24It must therefore be ascertained whether, despite the fact that the fund set up by PPG is an entity that is legally separate from PPG, the existence of such a link is apparent, in the present case, from all the circumstances of the transactions in question.

25It is common ground that in the case in the main proceedings PPG acquired the services in question for the purpose of the administration of its employees’ pensions and the management of the assets of the pension fund set up to safeguard those pensions.
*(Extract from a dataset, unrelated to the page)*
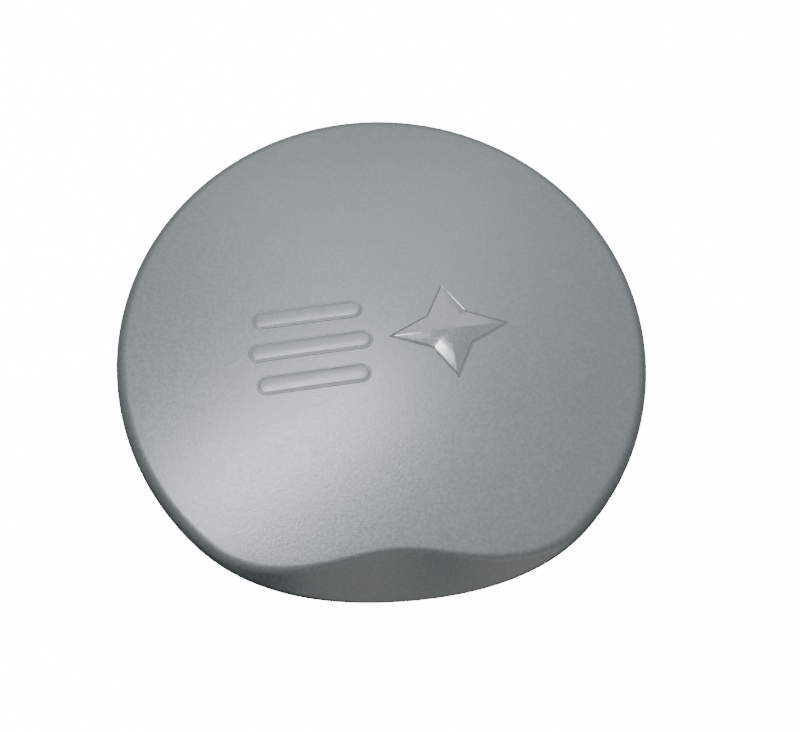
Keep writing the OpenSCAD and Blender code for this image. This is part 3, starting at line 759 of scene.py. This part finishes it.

By setting up the fund, PPG complied with a legal obligation imposed on it as an employer, and, in so far as the costs of the services acquired by PPG in that connection form part of its general costs, which is for the referring court to verify, they are, as such, component parts of the price of PPG’s products (see, to that effect, Case C-465/03 Kretztechnik [2005] ECR I-4357, paragraph 36).

26In those circumstances, it may be considered that the exclusive reason for the acquisition of the input services lies in the taxable person’s taxable activities, and that there is a direct and immediate link.

27If there were no right to deduct the input tax paid, not only would the taxable person be deprived, by reason of the legislative choice to protect pensions by a legal separation of the employer from the pension fund, of the tax advantage resulting from the application of the deduction system, but the neutrality of VAT would also no longer be guaranteed.